→ Task to carry out: Using the material below, print the line that contains "build_clip_sleeve()", the line that contains "CABLE_SIDES_RESOLUTION = 14", and every line in between, exactly and nothing else.

→ Stored data:
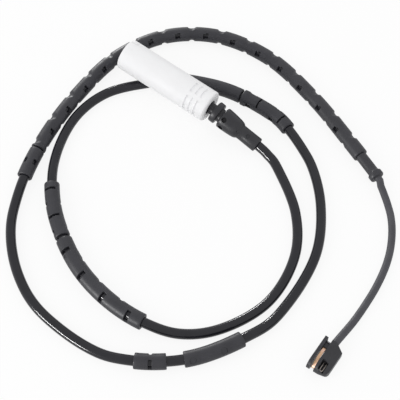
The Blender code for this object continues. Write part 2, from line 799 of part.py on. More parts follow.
def build_pin_carrier(frame):
    radius = SOCKET_RADIUS - SEAT_GAP
    start = CARRIER_REAR + SEAT_GAP
    end = CARRIER_REAR + CARRIER_LENGTH
    profile = [
        (start, 0), (start, radius), (end - EDGE_BREAK, radius), (end, radius - EDGE_BREAK), (end, 0),
    ]
    carrier = mesh_object("pin_carrier", turned(profile, CARRIER_SIDES), "plug_white", placed(frame))
    bore = PIN_DIAMETER / 2 + PIN_CLEARANCE
    holes = []
    for across in (-PIN_SPACING / 2, PIN_SPACING / 2):
        hole = rod(start - CUTTER_OVERRUN, end + CUTTER_OVERRUN, bore, PIN_SIDES)
        hole.transform(Matrix.Translation((0, across, 0)))
        holes.append(hole)
    cut(carrier, mesh_object("pin_hole_cutter", joined(holes), "plug_white", placed(frame)))


def build_contacts(frame):
    """Two turned pins, each with a crimp barrel behind the carrier and its core wire."""
    tip = PLUG_LENGTH - SOCKET_DEPTH + PIN_REACH
    radius, barrel = PIN_DIAMETER / 2, BARREL_DIAMETER / 2
    barrel_rear = CARRIER_REAR - BARREL_LENGTH
    for index, across in ((1, -PIN_SPACING / 2), (2, PIN_SPACING / 2)):
        profile = [
            (barrel_rear, 0), (barrel_rear, barrel), (CARRIER_REAR - BARREL_TAPER, barrel),
            (CARRIER_REAR, radius), *arc((tip - radius, 0), radius, 90, 0, 3),
        ]
        pin = turned(profile, PIN_SIDES)
        pin.transform(Matrix.Translation((0, across, 0)))
        mesh_object(f"contact_pin_{index}", pin, "contact_brass", placed(frame))
        near = math.copysign(CORE_DIAMETER / 2 + SEAT_GAP / 2, across)
        start = Vector((barrel_rear - SEAT_GAP, across, 0))
        stop = Vector((BOOT_NECK_INSERT + SEAT_GAP, near, 0))
        points = []
        for k in range(CORE_STEPS + 1):
            share = k / CORE_STEPS
            place = start.lerp(stop, share)
            place.y = start.y + (stop.y - start.y) * ease(share)
            points.append(frame @ place)
        cable_object(f"core_wire_{index}", points, CORE_DIAMETER / 2, 2, "core_insulation")


# Boot

def boot_matrix():
    """X runs from the plug's rear face down to where the lead leaves the boot."""
    rear = plug_rear()
    end = CABLE_PATH.on_curve(0)
    forward = (end - rear).normalized()
    side = Vector((0, 0, 1)).cross(forward).normalized()
    axes = Matrix((forward, side, forward.cross(side))).transposed().to_4x4()
    return Matrix.Translation(rear) @ axes, (end - rear).length


def build_strain_boot():
    frame, reach = boot_matrix()
    disc_end = DISC_START + DISC_LENGTH
    body_start = disc_end + GROOVE_LENGTH
    body_end = body_start + BODY_LENGTH
    neck, tail = BOOT_NECK_DIAMETER / 2, BOOT_TAIL_RADIUS
    bore = CABLE_RADIUS + BOOT_BORE_CLEARANCE
    profile = [
        (-BOOT_NECK_INSERT, 0), (-BOOT_NECK_INSERT, neck), (DISC_START, neck),
        (DISC_START, DISC_DIAMETER / 2 - EDGE_BREAK), (DISC_START + EDGE_BREAK, DISC_DIAMETER / 2),
        (disc_end - EDGE_BREAK, DISC_DIAMETER / 2), (disc_end, DISC_DIAMETER / 2 - EDGE_BREAK),
        (disc_end, GROOVE_DIAMETER / 2), (body_start, GROOVE_DIAMETER / 2),
        (body_start, BODY_DIAMETER / 2 - BODY_SHOULDER),
        (body_start + BODY_SHOULDER, BODY_DIAMETER / 2),
        (body_start + BODY_CROWN_LENGTH, BODY_CROWN_DIAMETER / 2),
        (body_end, BODY_WAIST_DIAMETER / 2), (body_end + BODY_STEP_LENGTH, tail),
        (reach - EDGE_BREAK, tail), (reach, tail - EDGE_BREAK), (reach, bore),
        (reach - BOOT_BORE_DEPTH, bore), (reach - BOOT_BORE_DEPTH, 0),
    ]
    boot = mesh_object("strain_boot", turned(profile, BOOT_SIDES), "sleeve_rubber", placed(frame))
    vents = []
    for angle in VENT_TURNS:
        peg = rod(0, VENT_DEPTH + CUTTER_OVERRUN, VENT_DIAMETER / 2, PIN_SIDES)
        peg.transform(Matrix.Rotation(math.radians(-90), 4, "Y"))
        turn = Matrix.Rotation(math.radians(angle), 4, "X")
        lift = Matrix.Translation((body_start + VENT_SETBACK, 0, BODY_DIAMETER / 2 - VENT_DEPTH))
        peg.transform(turn @ lift)
        vents.append(peg)
    cut(boot, mesh_object("vent_cutter", joined(vents), "sleeve_rubber", placed(frame)))


# Sensor head

def nose_outline(rear, front, bottom, top, radius):
    """A side view of the head: square at the cable end and rounded at the other."""
    radius = min(radius, (top - bottom) / 2)
    lower = arc((front + radius, bottom + radius), radius, -90, -180, 6)
    upper = arc((front + radius, top - radius), radius, 180, 90, 6)
    return [(rear, bottom)] + lower + upper + [(rear, top)]


def at_x(x, outline):
    return [(x, y, z) for y, z in outline]


def build_head_body():
    """Plate, block and bridge are one moulding, with the slot between plate and block."""
    side = nose_outline(HEAD_REAR_Y, HEAD_FRONT_Y, 0, HEAD_HEIGHT, HEAD_NOSE_RADIUS)
    edge = nose_outline(HEAD_REAR_Y - BLOCK_EDGE_SETBACK, HEAD_FRONT_Y + BLOCK_EDGE_SETBACK,
                        0, BLOCK_EDGE_HEIGHT, HEAD_NOSE_RADIUS)
    flat_end = BLOCK_X + BLOCK_FLAT
    slope_end = flat_end + BLOCK_SLOPE_WIDTH
    block = lofted([at_x(BLOCK_X, side), at_x(flat_end, side), at_x(slope_end, edge)])
    head = mesh_object("head_body", block, "head_plastic")
    plate_shape = lofted([at_x(HEAD_X, side), at_x(HEAD_X + PLATE_THICKNESS, side)])
    plate = mesh_object("head_plate", plate_shape, "head_plastic")
    rear, front = HEAD_REAR_Y - BRIDGE_SETBACK, HEAD_REAR_Y - BRIDGE_LENGTH
    outline = [(rear, 0), (front, 0), (front, BRIDGE_HEIGHT), (rear, BRIDGE_HEIGHT)]
    bridge_shape = lofted([
        at_x(HEAD_X + PLATE_THICKNESS - BRIDGE_ROOT, outline), at_x(BLOCK_X + BRIDGE_ROOT, outline),
    ])
    bridge = mesh_object("head_bridge", bridge_shape, "head_plastic")
    for piece in (bridge, plate):
        piece.hide_render = True
        piece.display_type = "WIRE"
        modifier = head.modifiers.new("join_" + piece.name, "BOOLEAN")
        modifier.operation = "UNION"
        modifier.solver = "EXACT"
        modifier.object = piece
    cut(head, mesh_object("pocket_cutter", pocket_shape(), "head_plastic"))
    cut(head, mesh_object("channel_cutter", loop_channels(), "head_plastic"))


def pocket_box():
    """The pocket that shows the loop: near corner, far corner."""
    x = BLOCK_X + POCKET_INSET
    front = HEAD_FRONT_Y + POCKET_NOSE_WALL
    top = HEAD_HEIGHT + CUTTER_OVERRUN
    return (x, front, POCKET_FLOOR), (x + POCKET_WIDTH, front + POCKET_LENGTH, top)


def pocket_shape():
    (x0, y0, z0), (x1, y1, z1) = pocket_box()
    return lofted([[(x0, y0, z), (x1, y0, z), (x1, y1, z), (x0, y1, z)] for z in (z0, z1)])


def loop_legs():
    """Where the loop's two legs run: their x values and their height."""
    near, far = pocket_box()
    inset = LOOP_WIRE_DIAMETER / 2 + LOOP_CHANNEL_CLEARANCE
    return (near[0] + inset, far[0] - inset), near[2] + inset


def loop_channels():
    """Two bores from the pocket back to where the cable comes in."""
    legs, height = loop_legs()
    pocket_rear = pocket_box()[1][1]
    radius = LOOP_WIRE_DIAMETER / 2 + LOOP_CHANNEL_CLEARANCE
    aim = Matrix.Rotation(math.pi / 2, 4, "Z")
    bores = []
    for x in legs:
        bore = rod(-CUTTER_OVERRUN, HEAD_LENGTH, radius, PIN_SIDES)
        bore.transform(Matrix.Translation((x, pocket_rear, height)) @ aim)
        bores.append(bore)
    return joined(bores)


def build_wear_loop():
    """The sensing wire: out through one bore, round in the pocket and back through the other."""
    legs, height = loop_legs()
    pocket_front = pocket_box()[0][1]
    middle = (legs[0] + legs[1]) / 2
    radius = (legs[1] - legs[0]) / 2
    bend_y = pocket_front + LOOP_WIRE_DIAMETER / 2 + LOOP_CHANNEL_CLEARANCE + radius
    rear = HEAD_REAR_Y - LOOP_END_SETBACK
    flat = [(legs[0], rear)] + arc((middle, bend_y), radius, 180, 360, 8) + [(legs[1], rear)]
    points = [Vector((x, y, height)) for x, y in flat]
    cable_object("wear_loop", points, LOOP_WIRE_DIAMETER / 2, 2, "loop_copper")


def build_spring_leaf():
    """A bowed strip that springs from the bridge along the slot, with its nose turned down."""
    x0 = HEAD_X + PLATE_THICKNESS + SEAT_GAP
    x1 = BLOCK_X - SEAT_GAP
    seat = BRIDGE_HEIGHT + SEAT_GAP
    upper, lower = [], []
    rear = HEAD_REAR_Y - BRIDGE_LENGTH + LEAF_SEAT_LENGTH
    for k in range(LEAF_STEPS + 1):
        share = k / LEAF_STEPS
        y = rear - LEAF_LENGTH * share
        z = seat + LEAF_BOW * math.sin(math.pi * share) - LEAF_NOSE_DROP * share ** 4
        lower.append((y, z))
        upper.append((y, z + LEAF_THICKNESS))
    outline = lower + list(reversed(upper))
    mesh_object("spring_leaf", lofted([at_x(x0, outline), at_x(x1, outline)]), "spring_bronze")


def build_retaining_pin():
    """The cross pin that lies on the bridge behind the leaf."""
    radius = RETAINING_PIN_DIAMETER / 2
    pin = rod(HEAD_X + PLATE_THICKNESS + SEAT_GAP, BLOCK_X - SEAT_GAP, radius, PIN_SIDES)
    height = BRIDGE_HEIGHT + SEAT_GAP + radius
    pin.transform(Matrix.Translation((0, HEAD_REAR_Y - RETAINING_PIN_SETBACK, height)))
    mesh_object("retaining_pin", pin, "pin_steel")


# The whole part

def build_lead():
    frame, reach = boot_matrix()
    inside = frame @ Vector((reach - BOOT_BORE_DEPTH + CABLE_START_GAP, 0, 0))
    points = [inside] + CABLE_CHAIN.points
    cable_object("main_cable", points, CABLE_RADIUS, 2, "cable_black")
    start = max(COLLAR_END - CABLE_PATH.total, 0) + 2 * TAIL_DIAMETER
    stations = TAIL_PATH.stations(start, TAIL_PATH.total)
    points = [past_end(COLLAR_END + SEAT_GAP), past_end(COLLAR_END + TAIL_RADIUS)]
    points += [TAIL_PATH.on_curve(s) for s in stations]
    cable_object("tail_cable", points, TAIL_RADIUS, 2, "tail_grey")


def main():
    clear_scene()
    build_lead()
    build_lower_left_sleeve()
    build_upper_left_sleeve()
    build_upper_sleeves()
    build_lower_right_sleeve()
    build_clip_sleeve()
    build_outer_left_sleeve()
    build_long_sleeve()
    build_transition_collar()
    frame = plug_matrix()
    build_plug_housing(frame)
    build_pin_carrier(frame)
    build_contacts(frame)
    build_strain_boot()
    build_head_body()
    build_wear_loop()
    build_spring_leaf()
    build_retaining_pin()


main()
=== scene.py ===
"""Brake pad wear sensor on a white studio floor.

Lengths are in millimetres and become metres where a mesh is made.
"""

import math

import bmesh
import bpy
from mathutils import Matrix, Vector


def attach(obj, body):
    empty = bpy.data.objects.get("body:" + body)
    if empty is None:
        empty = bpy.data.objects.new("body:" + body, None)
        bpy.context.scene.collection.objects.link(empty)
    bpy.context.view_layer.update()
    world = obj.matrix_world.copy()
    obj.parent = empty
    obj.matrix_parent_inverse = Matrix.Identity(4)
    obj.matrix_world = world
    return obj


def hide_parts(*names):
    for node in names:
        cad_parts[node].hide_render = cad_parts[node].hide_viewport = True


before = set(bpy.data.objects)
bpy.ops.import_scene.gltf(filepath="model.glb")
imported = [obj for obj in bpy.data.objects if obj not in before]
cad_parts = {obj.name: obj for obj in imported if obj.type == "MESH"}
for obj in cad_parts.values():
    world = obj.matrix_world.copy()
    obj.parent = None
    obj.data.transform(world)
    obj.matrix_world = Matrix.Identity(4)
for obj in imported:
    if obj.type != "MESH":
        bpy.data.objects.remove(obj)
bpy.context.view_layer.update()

MM = 0.001
SHARP_ANGLE = 40.0

# Lead
CABLE_RADIUS = 2.5
TAIL_RADIUS = 1.85
ROUTE_SUBSTEPS = 40
LEVEL_OVERRUN = 1.5
RISE_LENGTH = 16.0
TAIL_RISE_LENGTH = 19.0
BOOT_END_HEIGHT = 3.9
HEAD_ENTRY_HEIGHT = 4.2
TANGENT_REACH = 0.6
CABLE_START_GAP = 0.9
CABLE_LINE_STEP = 2.0
TAIL_LINE_START = 5.5
TAIL_LINE_STEP = 1.5
CABLE_SIDES_RESOLUTION = 14

ROUTE = [
    (2.0, 39.8), (8.7, 38.4), (17.5, 34.8), (38.7, 18.4), (51.9, -3.5), (54.1, -31.0),
    (42.2, -56.2), (23.4, -70.0), (-2.4, -73.3), (-30.3, -67.3), (-56.3, -51.8),
    (-73.9, -32.5), (-82.6, -14.2), (-85.5, 4.5), (-81.2, 22.6), (-69.0, 38.2),
    (-56.1, 48.9), (-30.3, 58.9), (-3.5, 60.3), (12.3, 55.8),
    (30.6, 46.1), (47.5, 28.0), (59.5, 3.9), (62.3, -25.3), (57.7, -47.6),
    (39.0, -76.7), (9.2, -95.2), (-26.5, -96.3), (-51.3, -86.9), (-71.8, -67.9),
    (-83.6, -42.8), (-90.4, -15.3), (-92.8, 12.9), (-90.8, 42.2), (-78.2, 68.7),
    (-54.5, 85.7), (-23.3, 89.5), (9.9, 80.9), (38.5, 69.0), (61.4, 58.6),
]
TAIL_ROUTE = [
    (61.4, 58.6), (73.4, 49.0), (80.4, 41.1), (86.1, 30.9), (89.8, 20.2),
    (91.9, 8.0), (92.6, -3.9), (92.5, -16.1), (91.5, -30.8),
]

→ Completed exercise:
    build_clip_sleeve()
    build_outer_left_sleeve()
    build_long_sleeve()
    build_transition_collar()
    frame = plug_matrix()
    build_plug_housing(frame)
    build_pin_carrier(frame)
    build_contacts(frame)
    build_strain_boot()
    build_head_body()
    build_wear_loop()
    build_spring_leaf()
    build_retaining_pin()


main()
=== scene.py ===
"""Brake pad wear sensor on a white studio floor.

Lengths are in millimetres and become metres where a mesh is made.
"""

import math

import bmesh
import bpy
from mathutils import Matrix, Vector


def attach(obj, body):
    empty = bpy.data.objects.get("body:" + body)
    if empty is None:
        empty = bpy.data.objects.new("body:" + body, None)
        bpy.context.scene.collection.objects.link(empty)
    bpy.context.view_layer.update()
    world = obj.matrix_world.copy()
    obj.parent = empty
    obj.matrix_parent_inverse = Matrix.Identity(4)
    obj.matrix_world = world
    return obj


def hide_parts(*names):
    for node in names:
        cad_parts[node].hide_render = cad_parts[node].hide_viewport = True


before = set(bpy.data.objects)
bpy.ops.import_scene.gltf(filepath="model.glb")
imported = [obj for obj in bpy.data.objects if obj not in before]
cad_parts = {obj.name: obj for obj in imported if obj.type == "MESH"}
for obj in cad_parts.values():
    world = obj.matrix_world.copy()
    obj.parent = None
    obj.data.transform(world)
    obj.matrix_world = Matrix.Identity(4)
for obj in imported:
    if obj.type != "MESH":
        bpy.data.objects.remove(obj)
bpy.context.view_layer.update()

MM = 0.001
SHARP_ANGLE = 40.0

# Lead
CABLE_RADIUS = 2.5
TAIL_RADIUS = 1.85
ROUTE_SUBSTEPS = 40
LEVEL_OVERRUN = 1.5
RISE_LENGTH = 16.0
TAIL_RISE_LENGTH = 19.0
BOOT_END_HEIGHT = 3.9
HEAD_ENTRY_HEIGHT = 4.2
TANGENT_REACH = 0.6
CABLE_START_GAP = 0.9
CABLE_LINE_STEP = 2.0
TAIL_LINE_START = 5.5
TAIL_LINE_STEP = 1.5
CABLE_SIDES_RESOLUTION = 14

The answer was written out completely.